Monday, July 5, 2010

Short Story/Essay Week Spotlight: Sherman Alexie

The Lone Ranger and Tonto Fistfight in Heaven

In this darkly comic collection of 22 interlocked tales, Alexia brilliantly weaves memory, fantasy, and stark realism to paint a complex, grimly ironic portrait of life in and around the Spokane Indian Reservation.




Ten Little Indians

Even as they often make readers laugh, Alexie's stories are driven by a haunting lyricism and naked candor that cut to the heart of the human experience. The result is a short-story collection that has been hailed as Alexie's "best in years" ("Austin American-Statesman").


The Toughest Indian in the World

This acclaimed collection of stories presents the kind of native American rarely seen in literature--one portrayed without stereotypes--who pays his bills, holds down jobs, and falls in and out of love.




War Dances

Alexie delivers a heartbreaking and hilarious collection of stories that explores the precarious balance between self-preservation and external responsibility in art, family, and the world at large.

War Dances won the 2010 PEN/Faulkner Award. At the announcement, Award Judge Al Young stated, " War Dances taps every vein and nerve, every tissue, every issue that quickens the current blood-pulse: parenthood, divorce, broken links, sex, gender and racial conflict, substance abuse, medical neglect, 9/11, Official Narrative vs. What Really Happened, settler religion versus native spirituality; marketing, shopping and war, war, war. All the heartbreaking ways we don't live now — this is the caring, eye-opening beauty of this rollicking, bittersweet gem of a book." Alexie himself calls the book a "mixtape" of writing styles and forms (with) stories, poems, themes intersecting themes."

1 comment:

Starleigh Grass said...

Hey, great job highlighting this prolific author!

Some people write stuff and it just sticks in your brain and you think back to it in situation after situation. Alexie has many lines that come back to me again and again.

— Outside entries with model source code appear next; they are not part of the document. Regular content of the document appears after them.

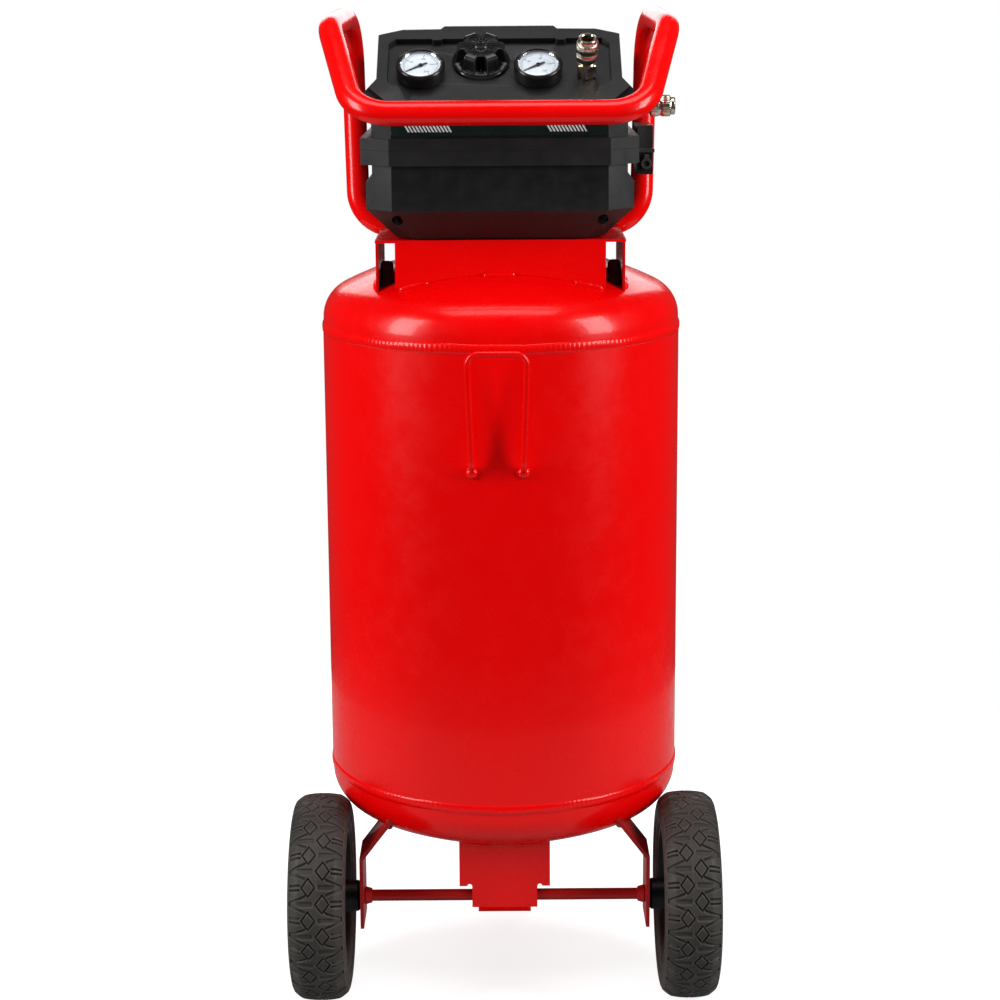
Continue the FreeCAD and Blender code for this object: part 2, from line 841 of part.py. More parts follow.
def upper_form(name, inset, roof):
    """The upper shroud as a solid: plan outline, side profile and front profile in common."""
    base = D.parting + 0.1 - inset
    plan = shroud_plan(inset)
    tower = shroud_plan(inset, D.tower_half, D.shroud_rear - 10, length(16))
    lift = 1013 - inset
    wall = padded(f"{name}Wall", "XY_Plane", [plan], D.shoulder - base, base)
    shoulder = lofted(f"{name}Shoulder", plan, D.shoulder, tower, lift)
    top = padded(f"{name}Tower", "XY_Plane", [tower], 60, lift)
    stack = fuse(f"{name}Stack", [wall, shoulder, top])
    front = D.shroud_front + 1
    profile = [
        (-front, base - 1),
        (-front, D.panel_low - 0.7 - roof),
        (D.panel_run - D.shroud_front, D.panel_high - roof),
        (D.panel_run - D.shroud_front + 5.6, D.panel_high + 4 - roof),
        (-24, D.panel_high + 4 - roof),
        (124, D.panel_high - 44 - inset),
        (140, D.panel_high - 61 - inset),
        (140, base - 1),
    ]
    side = padded(f"{name}Side", "YZ_Plane", [profile], 320, -160)
    face = mirrored([
        (160, base - 1),
        (160, D.panel_high - 16 - inset),
        (D.tower_half, D.panel_high - 4.5 - inset),
        (103, D.panel_high + 0.5 - inset),
        (62, D.panel_high + 1 - inset),
        (58, D.panel_high + 4 - inset),
    ])
    front_view = padded(f"{name}Face", "XZ_Plane", [face], 320, -160)
    return common(f"{name}Form", common(f"{name}Cut", stack, side), front_view)


def upper_shroud():
    outer = upper_form("UpperOuter", 0.0, 0.0)
    outer = cut("UpperCarved", outer, side_notches("UpperNotch", 953.1, 976, False))
    band = padded(
        "UpperBand",
        "XY_Plane",
        [shroud_plan(-DIMENSIONS["band_proud"])],
        D.band_top - D.parting - 0.1,
        D.parting + 0.1,
    )
    outer = fuse("UpperSkin", [outer, band])
    inner = upper_form("UpperInner", DIMENSIONS["shroud_wall"], 12.0)
    inner = cut("UpperCavity", inner, side_notches("UpperLiner", 950.1, 979, False, 3.0))
    tray = padded("Tray", "XY_Plane", [TRAY], 24, -D.tray_depth, on_panel(0, 0), PANEL_TURN)
    tools = [inner, tray]
    for label, x, up, radius in PANEL_HOLES:
        at = on_panel(x, up, -20)
        tools.append(cylinder(f"PanelHole{label}", radius, 30, at, PANEL_TURN))
    at = (120, -D.side_coupler_y, D.side_coupler_z)
    tools.append(cylinder("SideCouplerHole", 7, 40, at, "X"))
    tools += slots("UpperVent", 8, (20, 0, 0), (12, 30, 3.5), (-76, 115, 964))
    tools += slots("UpperGrille", 8, (20, 0, 0), (12, 30, 3.5), (-76, 115, 976))
    node(cut("UpperShroud", outer, tools), "upper_shroud")
    strip = box("Strip", (-112, -D.shroud_front - 0.6, 956), (112, -D.shroud_front, 984))
    node(strip, "label_strip")
    heads = []
    for number in range(4):
        x = -90 + 60 * number
        seat = D.shroud_rear + D.band_proud
        heads.append(cylinder(f"ScrewHead{number}", 4, 2.4, (x, seat, 933), "Y"))
    node(group("Screws", heads), "shroud_bolts")


TRAY = mirrored([
    (96, 8), (104.5, 31), (113, 33), (116.4, 40), (116.4, 103), (109, 110.5),
    (71, 110.5), (69, 108.3), (61.5, 108.3), (59.5, 110.5),
])
PANEL_HOLES = [
    ("GaugeLeft", -D.gauge_left, D.gauge_up, 20.5),
    ("GaugeRight", D.gauge_right, D.gauge_up, 20.5),
    ("Knob", -D.knob_left, D.knob_up, 12),
    ("Coupler", D.coupler_x, D.coupler_up, 7),
]


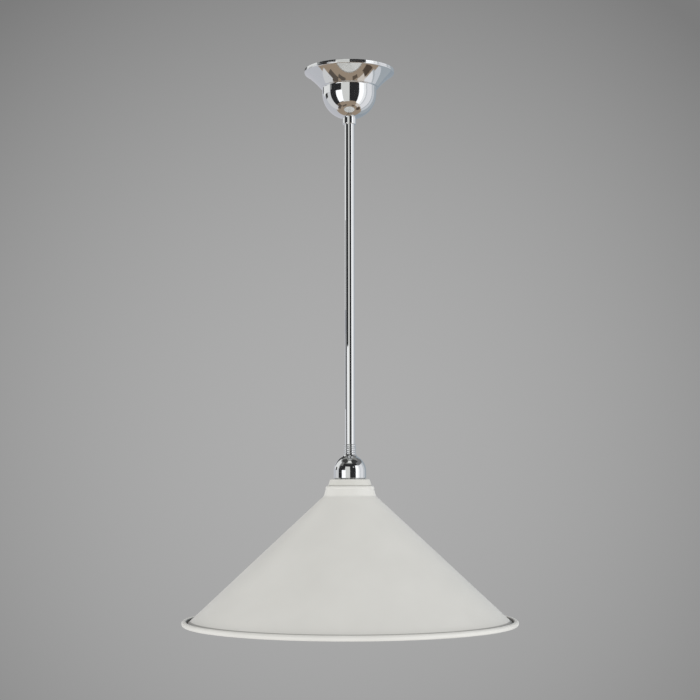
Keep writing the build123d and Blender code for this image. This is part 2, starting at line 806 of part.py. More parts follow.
pieces = {
    "ceiling_bracket": ceiling_bracket,
    "bracket_tube": bracket_tube,
    "bracket_nuts": bracket_nuts,
    "swivel_fork": swivel_fork,
    "swivel_cross": swivel_cross,
    "rod_head": rod_head,
    "rod_head_pin": rod_head_pin,
    "connector_block": connector_block,
    "connector_inserts": connector_inserts,
    "connector_screws": connector_screws,
    "connector_fixing_screws": connector_fixing_screws,
    "live_lead": live_lead,
    "earth_lead": earth_lead,
    "neutral_lead": neutral_lead,
    "rod": rod,
    "canopy_flare": canopy_flare,
    "canopy_bowl": canopy_bowl,
    "canopy_collar": canopy_collar,
    "collar_nut": collar_nut,
    "grub_screw": grub_screw,
    "rod_coupler": rod_coupler,
    "holder_tube": holder_tube,
    "holder_nut": holder_nut,
    "holder_dome": holder_dome,
    "holder_insulator": holder_insulator,
    "holder_terminals": holder_terminals,
    "terminal_screws": terminal_screws,
    "screw_shell": screw_shell,
    "centre_contact": centre_contact,
    "holder_skirt": holder_skirt,
    "shade_fitter": shade_fitter,
    "shade": shade,
    "shade_ring": shade_ring,
    "lamp_glass": lamp_glass,
    "lamp_cap": lamp_cap,
    "lamp_cap_insulator": lamp_cap_insulator,
    "lamp_contact": lamp_contact,
}

os.makedirs("parts", exist_ok=True)
for name, piece in pieces.items():
    piece.part.label = name
    export_step(piece.part, f"parts/{name}.step")
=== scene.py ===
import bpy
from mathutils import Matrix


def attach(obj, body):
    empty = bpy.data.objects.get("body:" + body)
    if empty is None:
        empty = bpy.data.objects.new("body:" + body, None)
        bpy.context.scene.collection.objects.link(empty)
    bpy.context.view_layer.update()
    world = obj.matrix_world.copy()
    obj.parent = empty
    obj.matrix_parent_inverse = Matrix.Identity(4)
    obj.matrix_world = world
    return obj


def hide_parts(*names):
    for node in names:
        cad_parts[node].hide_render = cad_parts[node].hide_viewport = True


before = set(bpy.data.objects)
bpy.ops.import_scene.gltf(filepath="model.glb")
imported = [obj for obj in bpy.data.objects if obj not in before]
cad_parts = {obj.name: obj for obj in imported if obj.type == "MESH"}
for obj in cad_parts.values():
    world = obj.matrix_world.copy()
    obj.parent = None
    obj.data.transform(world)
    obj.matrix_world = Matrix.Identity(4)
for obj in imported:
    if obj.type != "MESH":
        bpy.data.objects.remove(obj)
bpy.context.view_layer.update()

import math

import bmesh
import bpy
from mathutils import Matrix, Vector

# Rod pendant light: a chrome canopy, rod and lampholder over a powder coated cone shade.
# Sizes in the dictionaries are millimetres, apart from the studio's, and meshes are made in metres.
mm = 0.001
fullTurn = 2 * math.pi
scene = bpy.context.scene
scene.view_settings.view_transform = "Standard"


def linear(hexColour):
    # sRGB hex to the linear colour that the nodes take
    parts = [int(hexColour[i : i + 2], 16) / 255 for i in (1, 3, 5)]
    return [p / 12.92 if p <= 0.04045 else ((p + 0.055) / 1.055) ** 2.4 for p in parts] + [1.0]


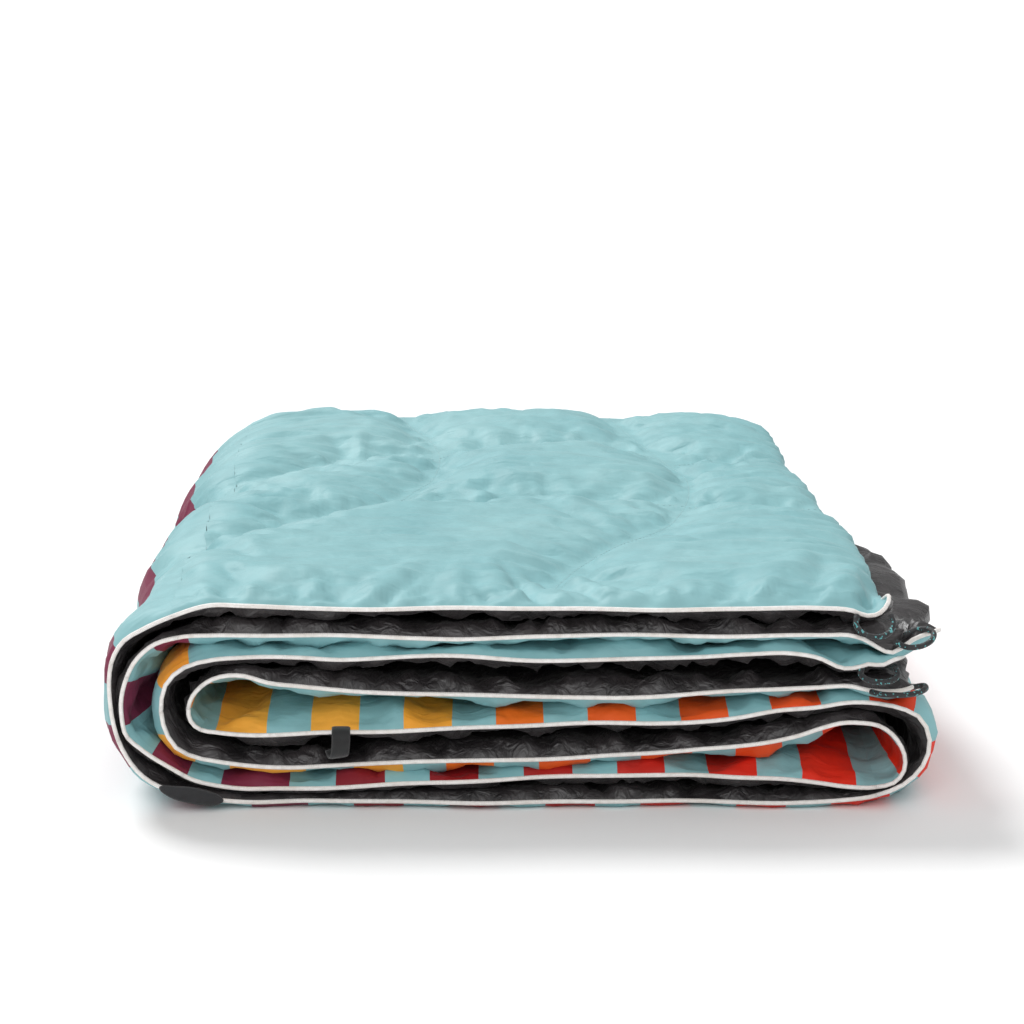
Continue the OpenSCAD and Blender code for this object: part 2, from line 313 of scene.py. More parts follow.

Probably my favorite two come from the story The Toughest Indian in the world:

"All of us, Indian and white, are haunted by salmon." What a statement on the environment, ecology, and the spiritual nature of environmental degradation.

"I know enough to cover my heart in any crowd of white people." As an Aboriginal person this one just cracks me up everytime I read it. Too funny.